Revisiting the Classical View of Benefit-Based Taxation

by Matthew Weinzierl

Executive Summary — President Barack Obama explains his support for progressive taxes as based on the belief that "those who've benefited most from our way of life can afford to give back a little bit more." Called the classical version of benefit-based taxation, this reasoning has been used by policymakers and scholars for centuries, but it has been assigned at best a subsidiary role in modern research on optimal tax policy. In this paper, the author revisits that view and shows how it might be incorporated into modern theory.

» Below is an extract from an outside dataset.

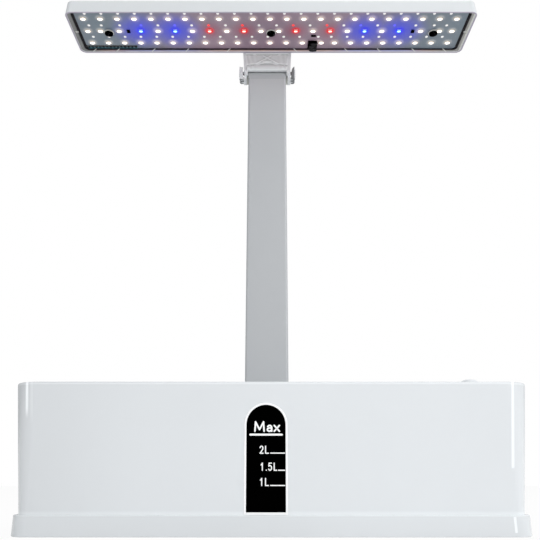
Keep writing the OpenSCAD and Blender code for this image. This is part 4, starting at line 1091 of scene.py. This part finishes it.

It turns out that this classical version of benefit-based taxation fits seamlessly into the modern (Mirrleesian) approach, with results for optimal policy that depend on potentially estimable statistics. Optimal policy according to this view can take a wide variety of forms, including those that match existing policy well. More generally, to the extent that a mixture of this classical benefit-based reasoning and the more conventional welfarist (e.g., utilitarian) reasoning is a good approximation of prevailing objectives for tax policy, the model may offer a useful approach to positive optimal tax theory. Key concepts include:

  • The long-standing role for classical benefit-based logic in public reasoning over taxes stands in stark contrast to the momentum away from it in modern theory.
  • This paper explores whether we might reconcile this disconnect by incorporating the classical view of benefit-based taxation into the modern framework of optimal tax theory, thereby resuscitating it as part of how we understand policy design.

Author Abstract

This paper explores how the persistently popular "classical" logic of benefit-based taxation, in which an individual's benefit from public goods is tied to his or her income-earning ability, can be incorporated into modern optimal tax theory. If Lindahl's methods are applied to that view of benefits, first-best optimal policy can be characterized analytically as depending on a few potentially estimable statistics, in particular the coefficient of complementarity between public goods and innate talent. Constrained optimal policy with a Pareto-efficient objective that strikes a balance-controlled by a single parameter-between this principle and the familiar utilitarian criterion can be simulated using conventional constraints and methods. A wide range of optimal policy outcomes can result, including those consistent with existing policies. To the extent that such an objective reflects the mixed normative reasoning behind prevailing policies, this model may offer a useful approach to a positive optimal tax theory.